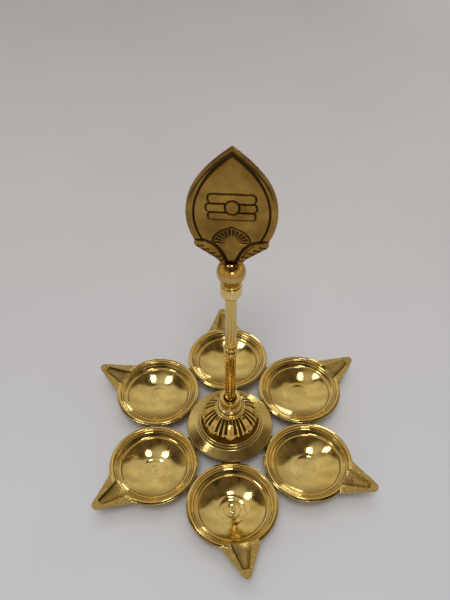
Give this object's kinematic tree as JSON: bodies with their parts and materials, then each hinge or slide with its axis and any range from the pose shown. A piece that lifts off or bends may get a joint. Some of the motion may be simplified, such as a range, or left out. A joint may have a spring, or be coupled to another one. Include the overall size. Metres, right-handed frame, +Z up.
{
  "type": "standing oil lamp",
  "caption": "Standing brass oil lamp: a ring of spouted wick cups brazed round a fluted pedestal, with a screwed rod stem, ball and flat spear-leaf finial.",
  "frame": {"origin": "on the stem's axis, at the surface the six cups stand on", "axes": "+Z up along the stem, -Y towards the front of the leaf and the front cup, +X to the right"},
  "size_m": [0.1599, 0.1812, 0.2088],
  "materials": {
    "cup_brass": "polished, turned",
    "chased_brass": "polished ribs with dark flutes",
    "rod_brass": "drawn and polished",
    "polished_brass": "mirror polished",
    "antique_brass": "antiqued, dark in the grooves",
    "aged_brass": "plain, dull",
    "braze": "dark brazed seam"
  },
  "bodies": {
    "base": {"cup_front": "cup_brass", "cup_front_right": "cup_brass", "cup_back_right": "cup_brass", "cup_back": "cup_brass", "cup_back_left": "cup_brass", "cup_front_left": "cup_brass", "base_disc": "cup_brass", "lotus_dome": "chased_brass", "neck_collar": "cup_brass", "base_washer": "aged_brass", "base_nut": "aged_brass", "cup_brazes": "braze", "disc_brazes": "braze"},
    "lower_stem": {"lower_rod": "rod_brass", "coupling_ring": "rod_brass", "coupling_stud": "aged_brass"},
    "upper_stem": {"upper_rod": "rod_brass"},
    "finial": {"finial_socket": "rod_brass", "finial_ball": "polished_brass", "finial_leaf": "antique_brass"}
  },
  "joints": [
    {"name": "lower_rod_unscrew", "type": "hinge", "parent": "base", "child": "lower_stem", "pos_m": [0, 0, 0.04], "axis": [0, 0, 1], "range_deg": [0, 360]},
    {"name": "upper_rod_unscrew", "type": "hinge", "parent": "lower_stem", "child": "upper_stem", "pos_m": [0, 0, 0.09], "axis": [0, 0, 1], "range_deg": [0, 360]},
    {"name": "finial_unscrew", "type": "hinge", "parent": "upper_stem", "child": "finial", "pos_m": [0, 0, 0.13], "axis": [0, 0, 1], "range_deg": [0, 360]}
  ]
}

┄┄┄┄┄┄┄┄┄┄

[WHAT IS NEEDED] Repeat the listing in full, keeping every line exactly as it is.

[RESPONSE BELOW]
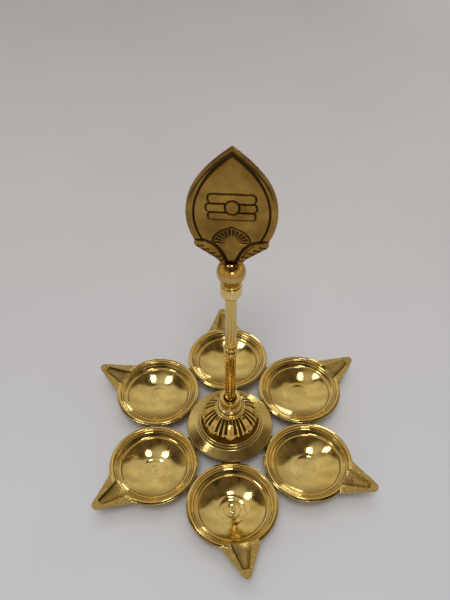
Give this object's kinematic tree as JSON: bodies with their parts and materials, then each hinge or slide with its axis and any range from the pose shown. A piece that lifts off or bends may get a joint. Some of the motion may be simplified, such as a range, or left out. A joint may have a spring, or be coupled to another one. Include the overall size. Metres, right-handed frame, +Z up.
{
  "type": "standing oil lamp",
  "caption": "Standing brass oil lamp: a ring of spouted wick cups brazed round a fluted pedestal, with a screwed rod stem, ball and flat spear-leaf finial.",
  "frame": {"origin": "on the stem's axis, at the surface the six cups stand on", "axes": "+Z up along the stem, -Y towards the front of the leaf and the front cup, +X to the right"},
  "size_m": [0.1599, 0.1812, 0.2088],
  "materials": {
    "cup_brass": "polished, turned",
    "chased_brass": "polished ribs with dark flutes",
    "rod_brass": "drawn and polished",
    "polished_brass": "mirror polished",
    "antique_brass": "antiqued, dark in the grooves",
    "aged_brass": "plain, dull",
    "braze": "dark brazed seam"
  },
  "bodies": {
    "base": {"cup_front": "cup_brass", "cup_front_right": "cup_brass", "cup_back_right": "cup_brass", "cup_back": "cup_brass", "cup_back_left": "cup_brass", "cup_front_left": "cup_brass", "base_disc": "cup_brass", "lotus_dome": "chased_brass", "neck_collar": "cup_brass", "base_washer": "aged_brass", "base_nut": "aged_brass", "cup_brazes": "braze", "disc_brazes": "braze"},
    "lower_stem": {"lower_rod": "rod_brass", "coupling_ring": "rod_brass", "coupling_stud": "aged_brass"},
    "upper_stem": {"upper_rod": "rod_brass"},
    "finial": {"finial_socket": "rod_brass", "finial_ball": "polished_brass", "finial_leaf": "antique_brass"}
  },
  "joints": [
    {"name": "lower_rod_unscrew", "type": "hinge", "parent": "base", "child": "lower_stem", "pos_m": [0, 0, 0.04], "axis": [0, 0, 1], "range_deg": [0, 360]},
    {"name": "upper_rod_unscrew", "type": "hinge", "parent": "lower_stem", "child": "upper_stem", "pos_m": [0, 0, 0.09], "axis": [0, 0, 1], "range_deg": [0, 360]},
    {"name": "finial_unscrew", "type": "hinge", "parent": "upper_stem", "child": "finial", "pos_m": [0, 0, 0.13], "axis": [0, 0, 1], "range_deg": [0, 360]}
  ]
}